» **TASK DETAILS**:
From the listing below, copy only the lines from the line that contains "The FreeCAD and" to the line that contains "35.0, 50.0, 60.0", counting those two lines as part of the copy.

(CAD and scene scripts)
.....
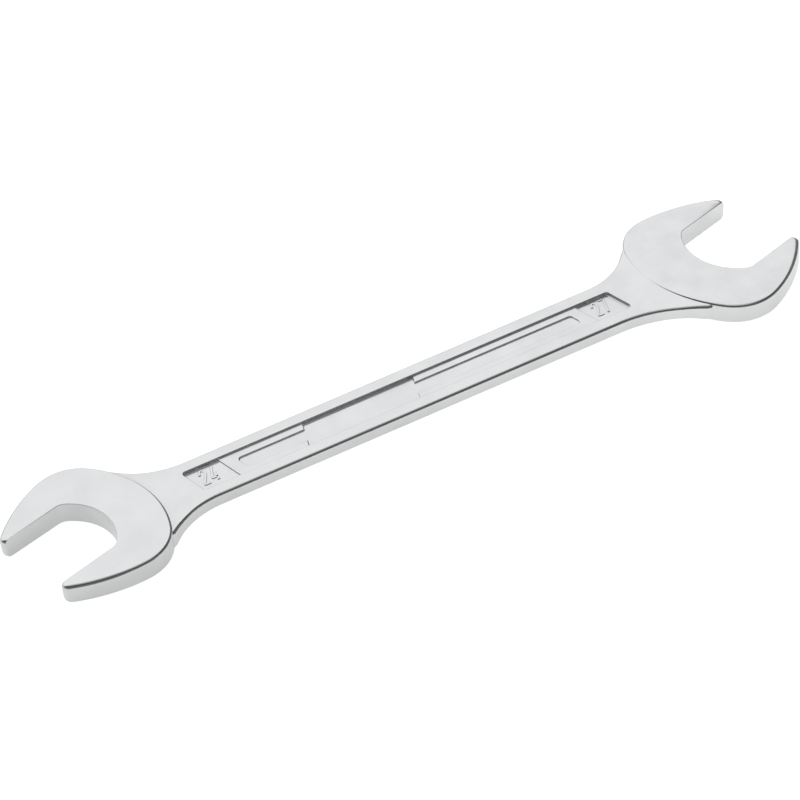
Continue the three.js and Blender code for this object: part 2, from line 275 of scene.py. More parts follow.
@dataclass(frozen=True)
class Outline:
    """A closed outline of arcs and lines, walked anticlockwise."""

    parts: tuple[Arc | Line, ...]

    def placed(self, turn: float, origin: Array) -> "Outline":
        """Turns the outline about zero by an angle in radians, then moves it."""
        return Outline(tuple(part.placed(turn, origin) for part in self.parts))

    def ring(self, inset: float) -> list[Array]:
        """Draws the outline again, moved inwards, as one run of points for each part."""
        runs = [part.points(inset) for part in self.parts]
        return [run for run in runs if len(run) > 1]

    def polygon(self) -> Array:
        """Gives the outline as the corners of a closed polygon."""
        return np.vstack([run[:-1] for run in self.ring(0.0)])

    def holds(self, xy: Array) -> Array:
        """Tells which points are inside the outline's polygon.

        Args:
            xy: one row for each point.

        Returns:
            True for each point inside.
        """
        x, y = xy.T
        inside = np.zeros(len(xy), dtype=bool)
        corners = self.polygon()
        for near, far in zip(corners, np.roll(corners, -1, axis=0)):
            if near[1] != far[1]:
                spans = (near[1] > y) != (far[1] > y)
                reach = near[0] + (y - near[1]) / (far[1] - near[1]) * (far[0] - near[0])
                inside ^= spans & (x < reach)
        return inside

    def depth(self, xy: Array) -> tuple[Array, Array]:
        """Measures how deep inside the outline each point lies.

        Args:
            xy: one row for each point.

        Returns:
            The depths, below zero outside, and the unit vectors along which they grow.
        """
        gap = np.full(len(xy), np.inf)
        away = np.zeros_like(xy)
        inwards = np.zeros_like(xy)
        for part in self.parts:
            place, into = part.nearest(xy)
            offset = xy - place
            distance = np.hypot(offset[:, 0], offset[:, 1])
            overwrite(distance < gap, (gap, away, inwards), (distance, offset, into))
        depth = np.where(self.holds(xy), gap, -gap)
        near = gap < CHORD_GAP
        depth[near] = np.sum(away * inwards, axis=1)[near]
        inwards[~near] = (away / depth[:, None])[~near]
        return depth, inwards


def rounded(corners: list[Pair], radii: list[float]) -> Outline:
    """Joins corners by lines and rounds each one.

    Args:
        corners: the corners of a bulging polygon, walked anticlockwise.
        radii: the radius of each corner.

    Returns:
        The outline.
    """
    places = [np.array(corner) for corner in corners]
    arcs = []
    for i, (place, radius) in enumerate(zip(places, radii)):
        before = unit(places[i - 1] - place)
        after = unit(places[(i + 1) % len(places)] - place)
        half = math.acos(float(before @ after)) / 2
        centre = place + unit(before + after) * radius / math.sin(half)
        start = angle_of(place + before * radius / math.tan(half) - centre)
        arcs.append(Arc(centre, radius, start, start + math.pi - 2 * half))
    parts = []
    for arc, following in zip(arcs, arcs[1:] + arcs[:1]):
        parts.extend([arc, *bridge(arc, following)])
    return Outline(tuple(parts))


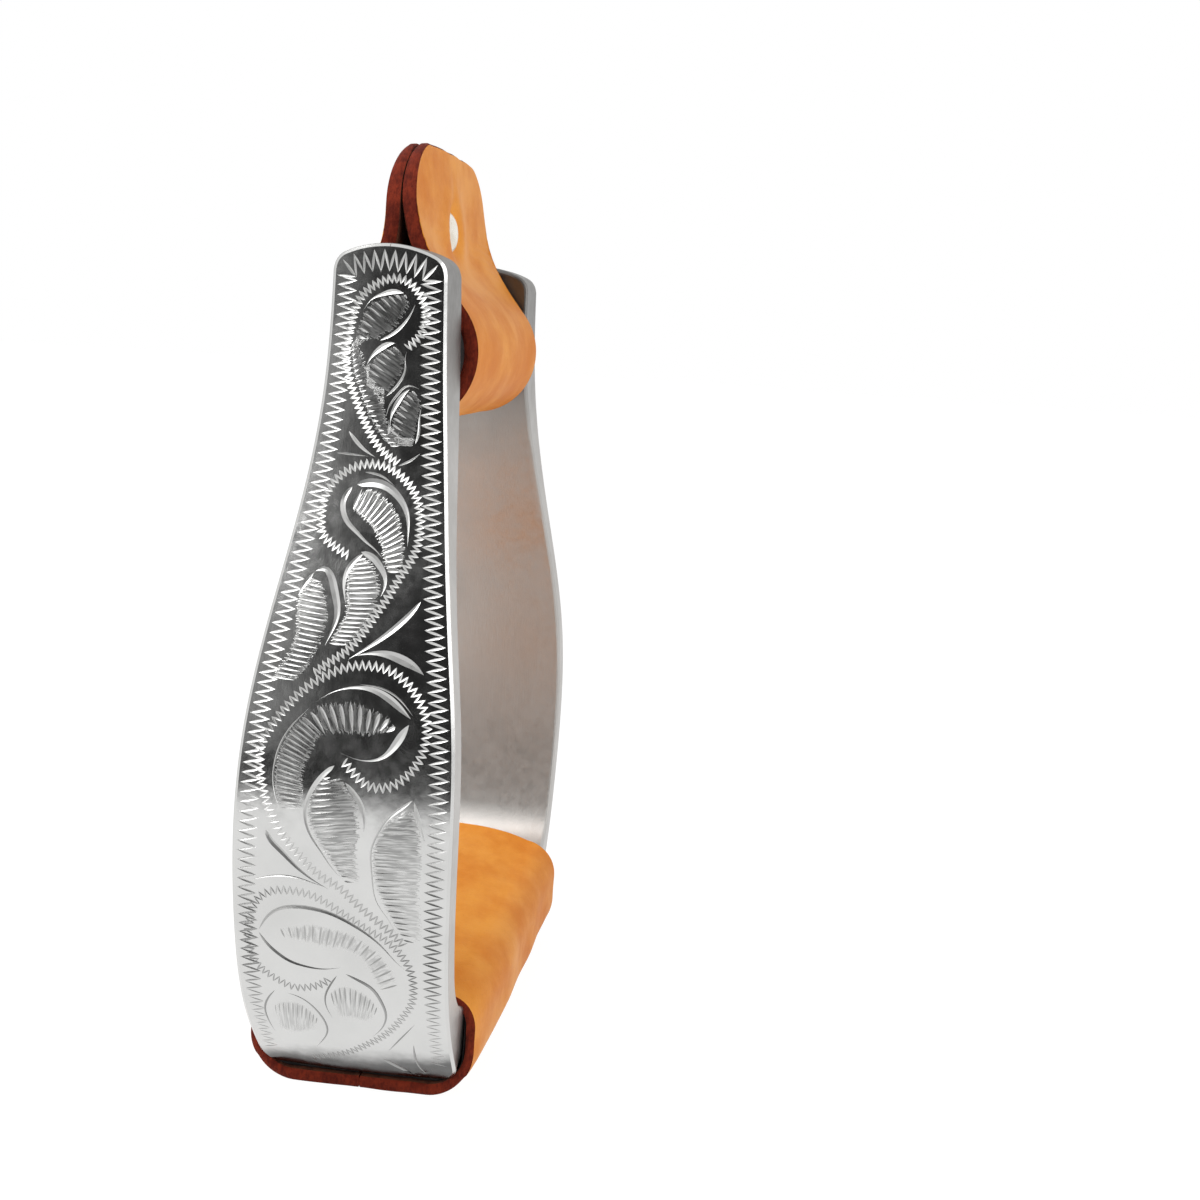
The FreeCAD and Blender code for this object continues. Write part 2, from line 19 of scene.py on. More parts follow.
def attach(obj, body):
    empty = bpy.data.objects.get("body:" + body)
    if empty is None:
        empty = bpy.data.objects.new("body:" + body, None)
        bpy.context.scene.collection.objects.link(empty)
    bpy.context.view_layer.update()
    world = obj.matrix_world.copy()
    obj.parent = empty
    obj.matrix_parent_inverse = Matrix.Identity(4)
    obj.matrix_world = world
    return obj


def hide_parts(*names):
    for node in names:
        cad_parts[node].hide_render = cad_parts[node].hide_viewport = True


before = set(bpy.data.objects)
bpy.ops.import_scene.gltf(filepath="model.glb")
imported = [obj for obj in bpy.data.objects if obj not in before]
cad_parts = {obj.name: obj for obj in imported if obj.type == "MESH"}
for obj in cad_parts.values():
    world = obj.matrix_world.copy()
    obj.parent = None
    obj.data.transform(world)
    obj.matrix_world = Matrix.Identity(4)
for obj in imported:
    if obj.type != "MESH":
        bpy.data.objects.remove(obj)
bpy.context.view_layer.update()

MM = 0.001
PHOTO_SIZE = 1200
EDGE_ROUND = 0.45
FOOT_BREADTH = 0.965
CAST_SHARP, ENGRAVED_SHARP, SLEEVE_SHARP, RIVET_SHARP, LEATHER_SHARP = 25.0, 14.0, 35.0, 50.0, 60.0

Point = tuple[float, float]
Route = tuple[Point, ...]

log = logging.getLogger("stirrup")


class CastFinish(Enum):
    """Places of the casting's finishes in its material slots."""

    POLISHED = 0
    SATIN = 1
    BEVEL = 2
    CUT = 3


class LeatherFinish(Enum):
    """Places of a leather piece's finishes in its material slots."""

    GRAIN = 0
    FLESH = 1
    EDGE = 2


class Side(Enum):
    """The two sides of the stirrup along X."""

    ENGRAVED = -1
    PLAIN = 1


# Curves and meshes


def smooth_curve(points: Sequence[Sequence[float]], count: int) -> np.ndarray:
    """Spread points evenly on a smooth curve through the given ones.

    Args:
        points: places that the curve passes.
        count: number of points to return.

    Returns:
        One row for each point.
    """
    given = np.asarray(points, float)
    steps = np.linalg.norm(np.diff(given, axis=0), axis=1)
    knots = np.concatenate(([0.0], np.cumsum(steps)))
    total = len(given)
    system = np.eye(total)
    bends = np.zeros_like(given)
    for row in range(1, total - 1):
        before, after = steps[row - 1], steps[row]
        system[row, row - 1:row + 2] = before, 2 * (before + after), after
        slope = (given[row + 1] - given[row]) / after
        bends[row] = 6 * (slope - (given[row] - given[row - 1]) / before)
    curvature = np.linalg.solve(system, bends)
    at = np.linspace(0, knots[-1], count)
    span = np.clip(np.searchsorted(knots, at, side="right") - 1, 0, total - 2)
    width = steps[span][:, None]
    left = (knots[span + 1] - at)[:, None] / width
    right = 1 - left
    bow = (left**3 - left) * curvature[span] + (right**3 - right) * curvature[span + 1]
    return left * given[span] + right * given[span + 1] + bow * width**2 / 6


def evenly(line: np.ndarray, count: int) -> np.ndarray:
    """Spread points evenly along a polyline.

    Args:
        line: the polyline, one row for each corner.
        count: number of points to return.

    Returns:
        The points, the first and the last being the line's ends.
    """
    run = run_along(line)
    at = np.linspace(0, run[-1], count)
    return np.stack([np.interp(at, run, column) for column in line.T], axis=1)


def arc_points(centre: Point, radius: float, start: float, end: float, count: int) -> np.ndarray:
    """Return points on a circular arc, with its angles in degrees."""
    angles = np.radians(np.linspace(start, end, count))
    return np.array(centre) + radius * np.stack([np.cos(angles), np.sin(angles)], axis=1)


def run_along(line: np.ndarray) -> np.ndarray:
    """Return the distance along a polyline at each of its corners."""
    return np.concatenate(([0.0], np.cumsum(np.linalg.norm(np.diff(line, axis=0), axis=1))))


def square_to(line: np.ndarray) -> np.ndarray:
    """Return the unit directions square to a polyline, on its left."""
    ahead = np.gradient(line, axis=0)
    aside = np.stack([-ahead[:, 1], ahead[:, 0]], axis=1)
    return aside / np.linalg.norm(aside, axis=1)[:, None]


def gathered(half_length: float, count: int, gather: float) -> np.ndarray:
    """Return places along a piece, which stand closer together at its ends."""
    even = np.linspace(0, 1, count + 1)
    return half_length * (2 * (even - gather * np.sin(2 * np.pi * even) / (2 * np.pi)) - 1)


def cut_round(share: float) -> float:
    """Return how far a cut edge draws back at a share of the thickness, in millimetres."""
    return EDGE_ROUND * (1 - math.sqrt(max(0.0, 1 - (2 * share - 1)**4)))


def smooth_share(value: float, start: float, end: float) -> float:
    """Return 0 at a start and 1 at an end, with a smooth change between."""
    share = min(1.0, max(0.0, (value - start) / (end - start)))
    return share**2 * (3 - 2 * share)


def outward(mesh: bmesh.types.BMesh) -> bmesh.types.BMesh:
    """Return a closed mesh with its faces pointing outwards, by the sign of its volume."""
    if mesh.calc_volume(signed=True) < 0:
        bmesh.ops.reverse_faces(mesh, faces=mesh.faces)
    return mesh


def woven(rings: np.ndarray, finish: Callable[[int, int], int]) -> bmesh.types.BMesh:
    """Skin a row of closed rings with one grid and close both ends.

    Args:
        rings: places in millimetres, by ring, point and axis.
        finish: gives the material slot of the face after a ring and a point.

    Returns:
        The closed mesh in metres.
    """
    rows, columns = rings.shape[0] - 1, rings.shape[1]
    mesh = bmesh.new()
    bmesh.ops.create_grid(mesh, x_segments=columns, y_segments=rows, size=0.5)
    for face in mesh.faces:
        middle = face.calc_center_median()
        face.material_index = finish(int((middle.y + 0.5) * rows), int((middle.x + 0.5) * columns))
    for vert in mesh.verts:
        column = round((vert.co.x + 0.5) * columns) % columns
        vert.co = Vector(rings[round((vert.co.y + 0.5) * rows), column]) * MM
    bmesh.ops.remove_doubles(mesh, verts=mesh.verts, dist=1e-7)
    bmesh.ops.holes_fill(mesh, edges=[edge for edge in mesh.edges if edge.is_boundary])
    bmesh.ops.recalc_face_normals(mesh, faces=mesh.faces)
    return outward(mesh)


def slab(cuts: tuple[int, int, int], place: Callable[[int, int, int], Vector]) -> bmesh.types.BMesh:
    """Divide a box and carry its whole skin to its place, as leather is bent from a flat piece.

    Args:
        cuts: divisions along the bend, through the thickness and along the piece.
        place: gives the place in millimetres of a corner by its three counts.

    Returns:
        The closed mesh in metres, with the finish of the grain, flesh or cut edge on each face.
    """
    mesh = bmesh.new()
    bmesh.ops.create_cube(mesh, size=1.0)
    for axis, count in enumerate(cuts):
        along = [edge for edge in mesh.edges
                 if abs(edge.verts[0].co[axis] - edge.verts[1].co[axis]) > 0.9]
        bmesh.ops.subdivide_edges(mesh, edges=along, cuts=count - 1, use_grid_fill=True)
    for face in mesh.faces:
        level = face.calc_center_median().y
        face.material_index = LeatherFinish.EDGE.value
        if abs(level) > 0.499:
            skin = LeatherFinish.GRAIN if level > 0 else LeatherFinish.FLESH
            face.material_index = skin.value
    for vert in mesh.verts:
        counts = [round((vert.co[axis] + 0.5) * cuts[axis]) for axis in range(3)]
        vert.co = place(*counts) * MM
    return outward(mesh)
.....
» **TASK RESPONSE**:
The FreeCAD and Blender code for this object continues. Write part 2, from line 19 of scene.py on. More parts follow.
def attach(obj, body):
    empty = bpy.data.objects.get("body:" + body)
    if empty is None:
        empty = bpy.data.objects.new("body:" + body, None)
        bpy.context.scene.collection.objects.link(empty)
    bpy.context.view_layer.update()
    world = obj.matrix_world.copy()
    obj.parent = empty
    obj.matrix_parent_inverse = Matrix.Identity(4)
    obj.matrix_world = world
    return obj


def hide_parts(*names):
    for node in names:
        cad_parts[node].hide_render = cad_parts[node].hide_viewport = True


before = set(bpy.data.objects)
bpy.ops.import_scene.gltf(filepath="model.glb")
imported = [obj for obj in bpy.data.objects if obj not in before]
cad_parts = {obj.name: obj for obj in imported if obj.type == "MESH"}
for obj in cad_parts.values():
    world = obj.matrix_world.copy()
    obj.parent = None
    obj.data.transform(world)
    obj.matrix_world = Matrix.Identity(4)
for obj in imported:
    if obj.type != "MESH":
        bpy.data.objects.remove(obj)
bpy.context.view_layer.update()

MM = 0.001
PHOTO_SIZE = 1200
EDGE_ROUND = 0.45
FOOT_BREADTH = 0.965
CAST_SHARP, ENGRAVED_SHARP, SLEEVE_SHARP, RIVET_SHARP, LEATHER_SHARP = 25.0, 14.0, 35.0, 50.0, 60.0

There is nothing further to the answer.